Exercise task: Exactly the lines from the one containing "Keep writing the build123d" through the one containing "return coil" must be returned; include both ends and nothing else.

==== Listing

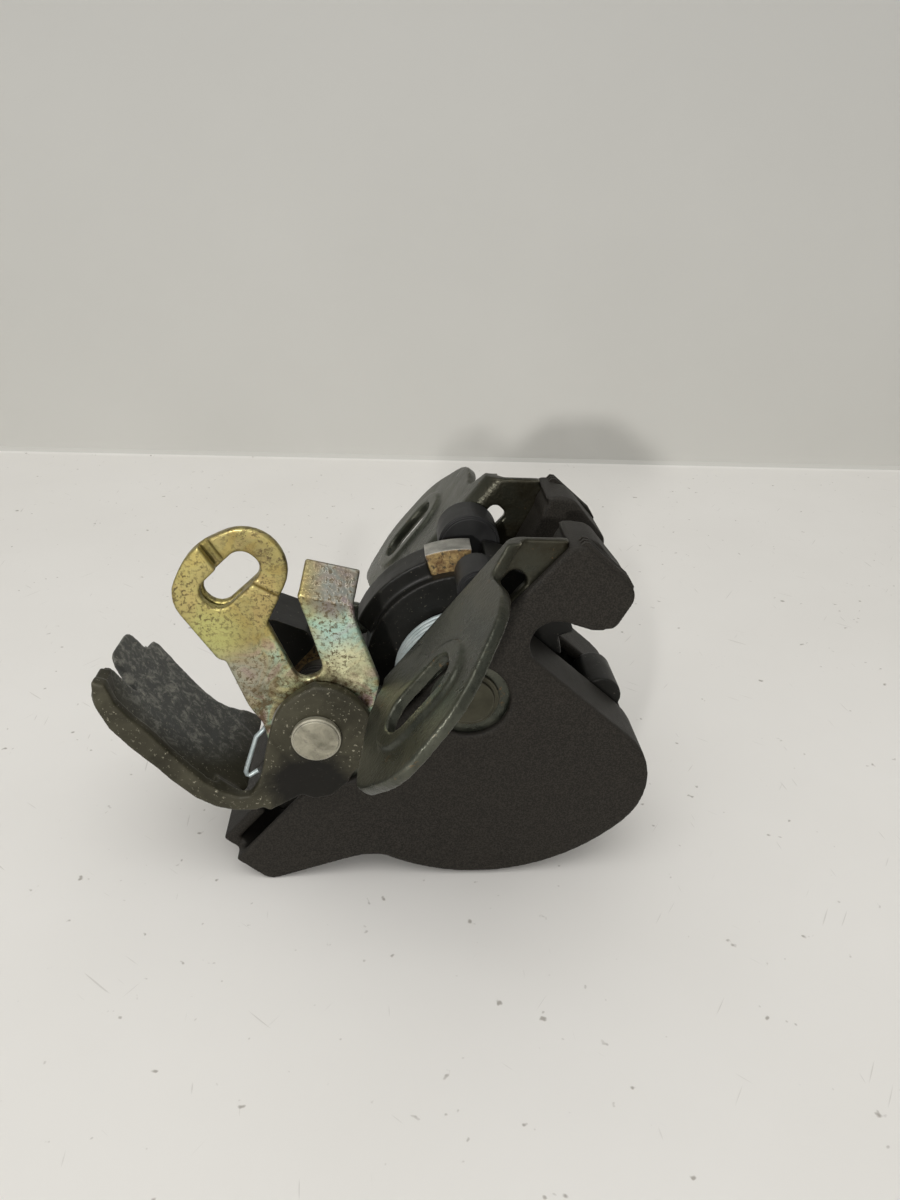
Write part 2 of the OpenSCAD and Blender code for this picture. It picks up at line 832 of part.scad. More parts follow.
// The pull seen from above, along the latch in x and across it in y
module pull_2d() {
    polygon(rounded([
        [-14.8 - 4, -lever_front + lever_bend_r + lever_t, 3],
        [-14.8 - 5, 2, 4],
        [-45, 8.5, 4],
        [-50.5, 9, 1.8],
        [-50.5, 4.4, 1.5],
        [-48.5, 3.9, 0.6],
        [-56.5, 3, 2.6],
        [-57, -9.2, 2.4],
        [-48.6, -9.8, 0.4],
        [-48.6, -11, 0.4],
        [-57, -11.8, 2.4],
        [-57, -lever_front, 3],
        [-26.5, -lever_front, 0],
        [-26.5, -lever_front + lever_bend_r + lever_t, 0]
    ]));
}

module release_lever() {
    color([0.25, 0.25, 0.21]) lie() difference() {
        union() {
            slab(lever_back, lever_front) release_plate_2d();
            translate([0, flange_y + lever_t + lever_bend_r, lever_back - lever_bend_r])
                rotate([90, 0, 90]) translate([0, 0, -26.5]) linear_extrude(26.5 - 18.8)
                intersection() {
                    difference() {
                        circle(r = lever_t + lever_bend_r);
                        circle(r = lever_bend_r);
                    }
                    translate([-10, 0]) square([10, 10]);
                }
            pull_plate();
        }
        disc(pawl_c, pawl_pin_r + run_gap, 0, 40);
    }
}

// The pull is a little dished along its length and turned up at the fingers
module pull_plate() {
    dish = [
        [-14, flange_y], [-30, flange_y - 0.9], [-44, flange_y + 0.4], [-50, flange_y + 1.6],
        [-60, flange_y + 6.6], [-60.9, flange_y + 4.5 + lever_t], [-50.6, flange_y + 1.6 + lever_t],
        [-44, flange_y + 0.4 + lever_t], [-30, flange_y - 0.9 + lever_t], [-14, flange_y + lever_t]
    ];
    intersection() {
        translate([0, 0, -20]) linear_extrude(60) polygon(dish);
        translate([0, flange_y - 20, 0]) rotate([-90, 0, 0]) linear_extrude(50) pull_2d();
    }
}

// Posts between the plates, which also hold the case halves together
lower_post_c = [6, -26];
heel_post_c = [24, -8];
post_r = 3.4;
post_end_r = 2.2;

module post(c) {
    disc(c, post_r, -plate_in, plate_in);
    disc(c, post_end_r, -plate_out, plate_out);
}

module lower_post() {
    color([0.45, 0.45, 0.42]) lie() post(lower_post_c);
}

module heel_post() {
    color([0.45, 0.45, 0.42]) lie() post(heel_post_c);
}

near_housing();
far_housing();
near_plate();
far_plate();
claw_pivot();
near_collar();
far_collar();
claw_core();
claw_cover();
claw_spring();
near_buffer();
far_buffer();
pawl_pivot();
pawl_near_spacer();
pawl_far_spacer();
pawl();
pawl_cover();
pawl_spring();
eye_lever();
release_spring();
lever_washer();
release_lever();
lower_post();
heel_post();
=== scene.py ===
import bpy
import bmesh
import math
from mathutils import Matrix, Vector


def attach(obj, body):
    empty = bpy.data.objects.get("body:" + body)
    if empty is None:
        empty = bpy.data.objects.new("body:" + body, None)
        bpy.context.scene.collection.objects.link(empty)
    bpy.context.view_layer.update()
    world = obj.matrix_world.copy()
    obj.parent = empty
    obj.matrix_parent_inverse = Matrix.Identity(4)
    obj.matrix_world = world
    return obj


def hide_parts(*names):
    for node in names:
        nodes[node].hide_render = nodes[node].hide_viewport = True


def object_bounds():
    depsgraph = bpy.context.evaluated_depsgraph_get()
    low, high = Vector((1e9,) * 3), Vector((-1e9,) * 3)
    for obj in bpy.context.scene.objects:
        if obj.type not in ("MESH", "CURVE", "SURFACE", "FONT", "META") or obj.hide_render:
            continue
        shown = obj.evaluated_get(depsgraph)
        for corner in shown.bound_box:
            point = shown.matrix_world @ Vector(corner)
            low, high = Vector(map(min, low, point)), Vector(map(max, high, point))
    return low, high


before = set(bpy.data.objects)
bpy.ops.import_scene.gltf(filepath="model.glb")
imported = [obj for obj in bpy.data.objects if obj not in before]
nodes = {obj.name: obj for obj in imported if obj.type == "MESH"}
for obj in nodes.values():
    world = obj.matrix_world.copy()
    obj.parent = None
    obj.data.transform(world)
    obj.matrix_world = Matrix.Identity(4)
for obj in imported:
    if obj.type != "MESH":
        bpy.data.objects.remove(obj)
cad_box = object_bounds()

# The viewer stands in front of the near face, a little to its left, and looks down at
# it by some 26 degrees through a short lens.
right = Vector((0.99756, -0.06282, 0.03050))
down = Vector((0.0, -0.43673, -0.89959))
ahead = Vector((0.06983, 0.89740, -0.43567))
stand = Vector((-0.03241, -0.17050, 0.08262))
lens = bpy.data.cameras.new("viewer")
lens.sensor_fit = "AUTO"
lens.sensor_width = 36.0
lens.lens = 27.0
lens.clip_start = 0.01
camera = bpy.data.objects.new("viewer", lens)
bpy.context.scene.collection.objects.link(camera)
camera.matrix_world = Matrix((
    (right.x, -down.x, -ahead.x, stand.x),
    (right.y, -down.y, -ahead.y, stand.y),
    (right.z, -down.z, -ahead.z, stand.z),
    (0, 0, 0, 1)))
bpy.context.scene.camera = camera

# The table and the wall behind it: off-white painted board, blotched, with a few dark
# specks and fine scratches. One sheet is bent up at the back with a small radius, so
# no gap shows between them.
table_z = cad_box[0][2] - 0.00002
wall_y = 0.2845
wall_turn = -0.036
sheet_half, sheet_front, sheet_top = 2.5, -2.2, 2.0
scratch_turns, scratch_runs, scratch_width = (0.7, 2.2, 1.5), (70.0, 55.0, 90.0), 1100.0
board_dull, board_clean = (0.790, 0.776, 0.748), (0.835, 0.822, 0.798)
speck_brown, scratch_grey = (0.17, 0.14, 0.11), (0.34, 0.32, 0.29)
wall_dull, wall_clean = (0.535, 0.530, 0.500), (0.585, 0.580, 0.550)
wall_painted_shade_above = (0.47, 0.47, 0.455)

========
==== Listing

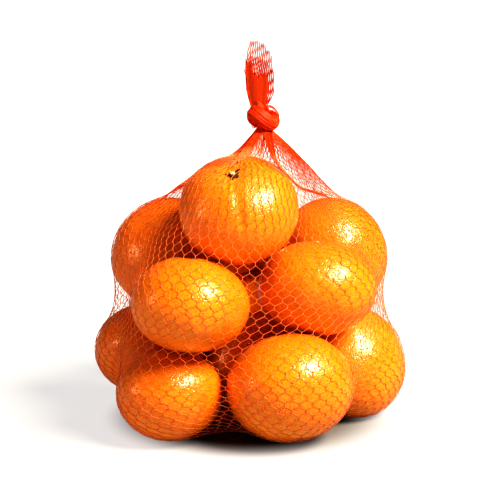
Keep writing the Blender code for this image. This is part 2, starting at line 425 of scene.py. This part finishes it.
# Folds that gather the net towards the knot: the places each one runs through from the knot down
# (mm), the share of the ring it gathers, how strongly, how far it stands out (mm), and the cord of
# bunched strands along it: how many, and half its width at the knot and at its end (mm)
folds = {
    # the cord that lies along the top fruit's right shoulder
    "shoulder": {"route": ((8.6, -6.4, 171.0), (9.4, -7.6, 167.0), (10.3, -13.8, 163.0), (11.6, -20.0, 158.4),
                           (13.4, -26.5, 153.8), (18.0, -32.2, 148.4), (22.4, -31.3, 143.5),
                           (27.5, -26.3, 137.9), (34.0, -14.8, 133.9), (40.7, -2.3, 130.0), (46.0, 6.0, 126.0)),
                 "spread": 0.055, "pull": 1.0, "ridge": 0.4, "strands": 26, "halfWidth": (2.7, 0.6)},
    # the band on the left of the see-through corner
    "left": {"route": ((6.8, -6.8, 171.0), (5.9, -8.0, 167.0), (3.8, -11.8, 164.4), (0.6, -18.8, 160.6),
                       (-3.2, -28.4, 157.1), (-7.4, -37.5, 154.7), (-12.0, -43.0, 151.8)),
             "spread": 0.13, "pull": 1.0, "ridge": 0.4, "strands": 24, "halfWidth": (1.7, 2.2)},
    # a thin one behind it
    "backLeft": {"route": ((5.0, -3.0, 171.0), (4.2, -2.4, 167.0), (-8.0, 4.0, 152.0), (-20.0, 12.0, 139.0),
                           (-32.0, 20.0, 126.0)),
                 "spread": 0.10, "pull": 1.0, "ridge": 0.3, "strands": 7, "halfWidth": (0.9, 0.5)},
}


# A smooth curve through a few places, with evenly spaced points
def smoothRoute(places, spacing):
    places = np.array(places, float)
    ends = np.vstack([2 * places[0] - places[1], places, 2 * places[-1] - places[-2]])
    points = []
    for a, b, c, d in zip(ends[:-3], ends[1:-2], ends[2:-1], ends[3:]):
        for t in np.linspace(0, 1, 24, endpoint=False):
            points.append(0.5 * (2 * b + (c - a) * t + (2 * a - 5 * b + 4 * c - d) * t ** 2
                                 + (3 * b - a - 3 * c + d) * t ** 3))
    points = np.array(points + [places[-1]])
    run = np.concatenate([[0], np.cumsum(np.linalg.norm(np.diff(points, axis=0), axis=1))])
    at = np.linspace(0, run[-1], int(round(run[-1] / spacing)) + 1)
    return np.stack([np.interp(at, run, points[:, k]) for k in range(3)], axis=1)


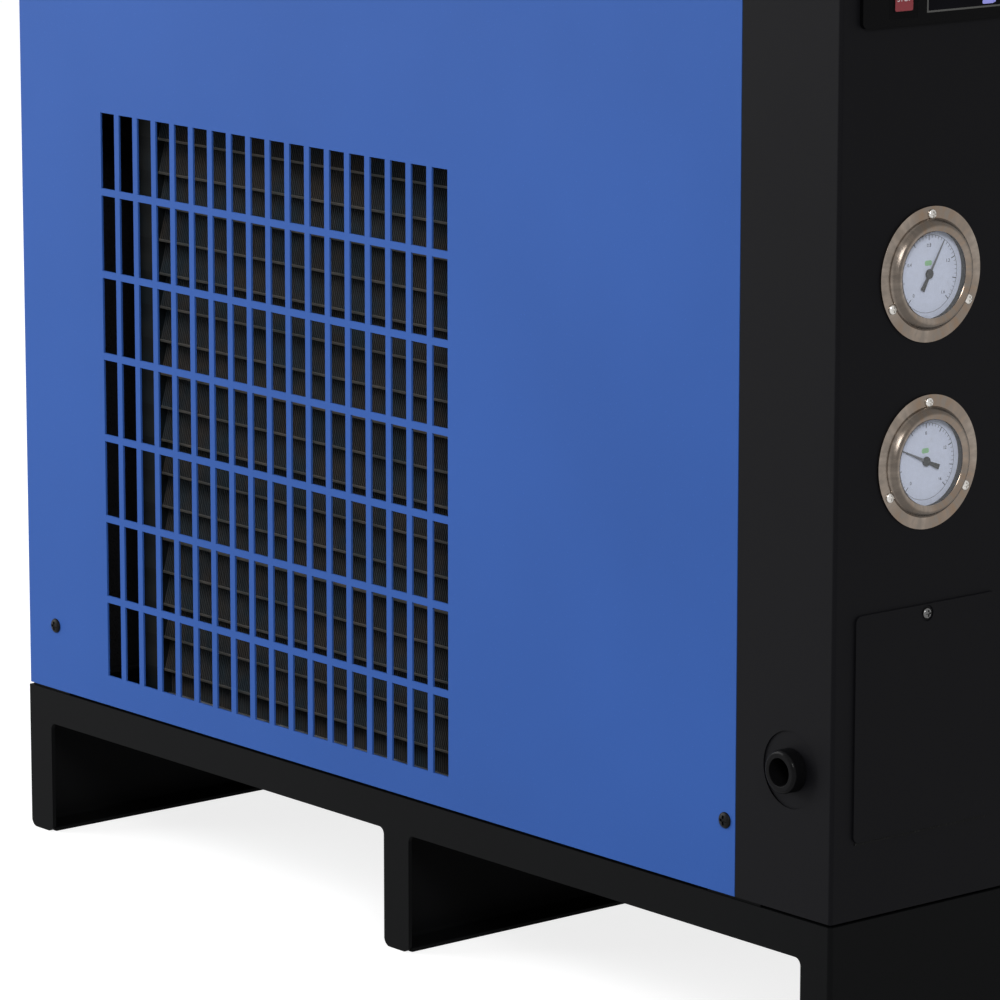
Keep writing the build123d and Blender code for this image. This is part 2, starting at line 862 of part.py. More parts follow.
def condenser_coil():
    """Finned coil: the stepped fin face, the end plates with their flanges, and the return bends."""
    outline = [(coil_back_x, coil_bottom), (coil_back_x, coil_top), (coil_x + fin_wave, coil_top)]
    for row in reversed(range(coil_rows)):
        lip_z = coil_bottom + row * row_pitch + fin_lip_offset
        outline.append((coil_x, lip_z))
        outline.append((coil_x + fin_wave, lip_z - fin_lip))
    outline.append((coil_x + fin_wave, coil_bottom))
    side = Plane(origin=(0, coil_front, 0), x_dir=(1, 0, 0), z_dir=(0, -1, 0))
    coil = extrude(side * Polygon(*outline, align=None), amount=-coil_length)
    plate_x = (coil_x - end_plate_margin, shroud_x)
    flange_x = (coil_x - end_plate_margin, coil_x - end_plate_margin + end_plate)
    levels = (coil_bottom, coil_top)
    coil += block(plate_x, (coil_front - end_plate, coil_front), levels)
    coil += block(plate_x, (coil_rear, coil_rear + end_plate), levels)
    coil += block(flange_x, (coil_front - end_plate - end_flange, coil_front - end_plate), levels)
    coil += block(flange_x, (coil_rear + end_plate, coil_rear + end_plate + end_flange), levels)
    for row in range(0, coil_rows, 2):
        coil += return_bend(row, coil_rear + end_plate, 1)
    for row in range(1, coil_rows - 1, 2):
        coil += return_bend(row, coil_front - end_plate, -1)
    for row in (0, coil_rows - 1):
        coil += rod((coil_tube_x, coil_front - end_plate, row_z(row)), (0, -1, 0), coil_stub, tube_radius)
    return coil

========
==== Listing

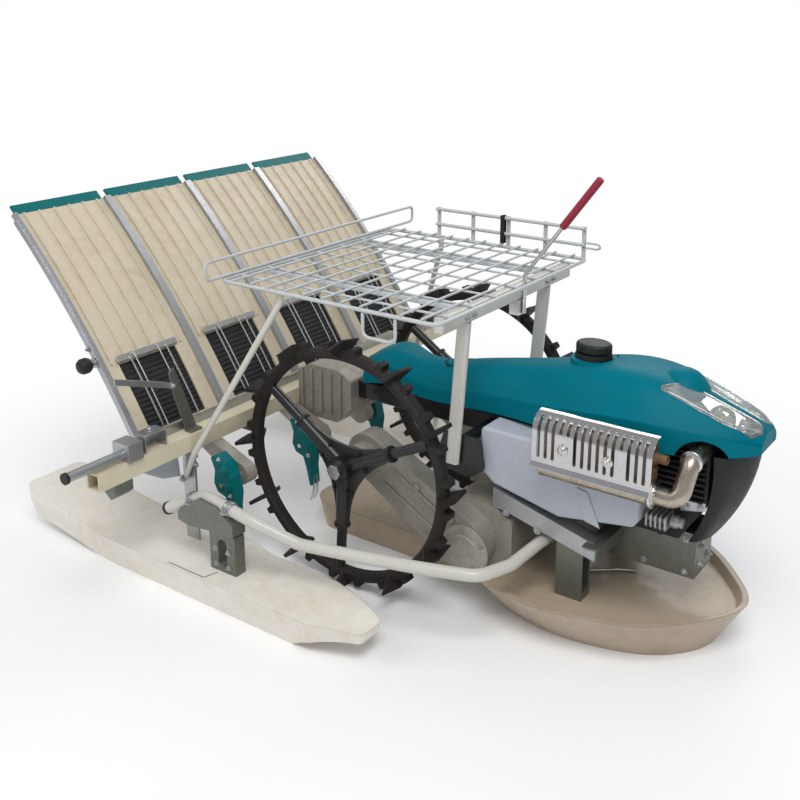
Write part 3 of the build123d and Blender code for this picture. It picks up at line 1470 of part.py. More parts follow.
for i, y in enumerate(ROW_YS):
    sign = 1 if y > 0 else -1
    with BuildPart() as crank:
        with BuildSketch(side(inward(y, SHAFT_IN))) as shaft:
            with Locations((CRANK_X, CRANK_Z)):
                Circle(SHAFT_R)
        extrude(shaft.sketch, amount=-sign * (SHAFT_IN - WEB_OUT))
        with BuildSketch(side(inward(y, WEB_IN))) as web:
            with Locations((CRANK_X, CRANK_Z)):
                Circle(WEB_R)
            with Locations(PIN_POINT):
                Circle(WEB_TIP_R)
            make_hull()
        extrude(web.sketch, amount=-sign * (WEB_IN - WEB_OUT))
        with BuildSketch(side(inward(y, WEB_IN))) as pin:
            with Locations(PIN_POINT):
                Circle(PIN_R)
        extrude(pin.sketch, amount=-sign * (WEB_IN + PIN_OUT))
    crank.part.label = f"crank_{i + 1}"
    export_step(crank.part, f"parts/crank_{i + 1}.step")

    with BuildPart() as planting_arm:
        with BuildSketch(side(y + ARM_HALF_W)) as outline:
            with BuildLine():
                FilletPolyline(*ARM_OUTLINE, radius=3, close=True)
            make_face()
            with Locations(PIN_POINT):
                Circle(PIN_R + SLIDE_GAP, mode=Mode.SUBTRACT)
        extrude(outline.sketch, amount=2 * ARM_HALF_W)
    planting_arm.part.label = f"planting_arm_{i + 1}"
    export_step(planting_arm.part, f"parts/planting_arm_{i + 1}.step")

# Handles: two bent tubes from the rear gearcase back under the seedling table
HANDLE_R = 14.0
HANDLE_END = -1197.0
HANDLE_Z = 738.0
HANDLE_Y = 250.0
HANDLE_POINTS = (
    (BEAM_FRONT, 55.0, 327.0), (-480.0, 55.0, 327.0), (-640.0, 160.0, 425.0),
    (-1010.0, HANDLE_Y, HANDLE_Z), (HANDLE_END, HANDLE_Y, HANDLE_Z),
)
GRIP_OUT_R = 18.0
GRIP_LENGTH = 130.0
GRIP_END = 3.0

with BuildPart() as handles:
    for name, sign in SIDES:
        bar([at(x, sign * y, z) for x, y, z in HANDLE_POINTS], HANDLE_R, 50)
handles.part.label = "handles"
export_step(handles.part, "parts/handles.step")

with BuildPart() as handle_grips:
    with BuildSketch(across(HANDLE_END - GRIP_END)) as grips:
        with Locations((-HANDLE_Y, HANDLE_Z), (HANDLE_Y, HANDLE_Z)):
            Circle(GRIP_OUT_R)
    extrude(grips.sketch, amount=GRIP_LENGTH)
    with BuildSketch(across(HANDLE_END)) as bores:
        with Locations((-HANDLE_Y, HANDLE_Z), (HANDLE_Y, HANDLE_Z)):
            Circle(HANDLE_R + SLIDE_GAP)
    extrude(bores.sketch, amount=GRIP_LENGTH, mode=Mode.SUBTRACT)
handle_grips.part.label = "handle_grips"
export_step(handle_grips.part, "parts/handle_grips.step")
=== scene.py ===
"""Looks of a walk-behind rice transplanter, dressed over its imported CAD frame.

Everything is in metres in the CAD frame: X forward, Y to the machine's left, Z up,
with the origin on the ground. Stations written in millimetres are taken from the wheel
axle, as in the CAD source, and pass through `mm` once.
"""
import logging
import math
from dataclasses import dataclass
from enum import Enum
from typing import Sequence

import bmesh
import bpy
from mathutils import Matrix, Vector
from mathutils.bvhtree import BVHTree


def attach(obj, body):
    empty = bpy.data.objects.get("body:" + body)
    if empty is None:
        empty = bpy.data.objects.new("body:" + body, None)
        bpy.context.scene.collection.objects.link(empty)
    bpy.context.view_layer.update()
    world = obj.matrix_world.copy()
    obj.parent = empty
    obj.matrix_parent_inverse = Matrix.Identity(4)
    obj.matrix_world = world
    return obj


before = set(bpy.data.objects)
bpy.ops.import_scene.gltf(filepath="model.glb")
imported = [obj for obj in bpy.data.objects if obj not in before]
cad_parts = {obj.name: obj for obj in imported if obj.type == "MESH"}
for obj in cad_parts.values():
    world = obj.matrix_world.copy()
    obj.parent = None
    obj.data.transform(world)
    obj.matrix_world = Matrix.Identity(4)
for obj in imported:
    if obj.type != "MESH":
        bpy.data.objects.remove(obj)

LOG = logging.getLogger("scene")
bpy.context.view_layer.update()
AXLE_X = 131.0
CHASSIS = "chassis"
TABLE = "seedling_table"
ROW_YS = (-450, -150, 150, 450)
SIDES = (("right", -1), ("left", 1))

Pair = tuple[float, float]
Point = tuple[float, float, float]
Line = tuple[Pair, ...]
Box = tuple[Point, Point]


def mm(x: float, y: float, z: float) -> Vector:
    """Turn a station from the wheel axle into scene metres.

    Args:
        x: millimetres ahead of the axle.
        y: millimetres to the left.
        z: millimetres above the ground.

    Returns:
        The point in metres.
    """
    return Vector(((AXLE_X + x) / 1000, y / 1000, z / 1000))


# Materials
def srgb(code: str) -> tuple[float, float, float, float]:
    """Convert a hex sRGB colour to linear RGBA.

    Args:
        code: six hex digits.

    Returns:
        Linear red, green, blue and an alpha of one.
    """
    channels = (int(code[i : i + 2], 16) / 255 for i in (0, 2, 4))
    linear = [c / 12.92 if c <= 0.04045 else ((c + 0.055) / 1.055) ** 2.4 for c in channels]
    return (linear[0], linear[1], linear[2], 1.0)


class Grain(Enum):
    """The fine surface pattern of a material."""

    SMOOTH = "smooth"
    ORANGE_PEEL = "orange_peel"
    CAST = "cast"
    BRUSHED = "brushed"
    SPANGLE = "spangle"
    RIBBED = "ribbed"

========

Completed task:
Keep writing the build123d and Blender code for this image. This is part 2, starting at line 862 of part.py. More parts follow.
def condenser_coil():
    """Finned coil: the stepped fin face, the end plates with their flanges, and the return bends."""
    outline = [(coil_back_x, coil_bottom), (coil_back_x, coil_top), (coil_x + fin_wave, coil_top)]
    for row in reversed(range(coil_rows)):
        lip_z = coil_bottom + row * row_pitch + fin_lip_offset
        outline.append((coil_x, lip_z))
        outline.append((coil_x + fin_wave, lip_z - fin_lip))
    outline.append((coil_x + fin_wave, coil_bottom))
    side = Plane(origin=(0, coil_front, 0), x_dir=(1, 0, 0), z_dir=(0, -1, 0))
    coil = extrude(side * Polygon(*outline, align=None), amount=-coil_length)
    plate_x = (coil_x - end_plate_margin, shroud_x)
    flange_x = (coil_x - end_plate_margin, coil_x - end_plate_margin + end_plate)
    levels = (coil_bottom, coil_top)
    coil += block(plate_x, (coil_front - end_plate, coil_front), levels)
    coil += block(plate_x, (coil_rear, coil_rear + end_plate), levels)
    coil += block(flange_x, (coil_front - end_plate - end_flange, coil_front - end_plate), levels)
    coil += block(flange_x, (coil_rear + end_plate, coil_rear + end_plate + end_flange), levels)
    for row in range(0, coil_rows, 2):
        coil += return_bend(row, coil_rear + end_plate, 1)
    for row in range(1, coil_rows - 1, 2):
        coil += return_bend(row, coil_front - end_plate, -1)
    for row in (0, coil_rows - 1):
        coil += rod((coil_tube_x, coil_front - end_plate, row_z(row)), (0, -1, 0), coil_stub, tube_radius)
    return coil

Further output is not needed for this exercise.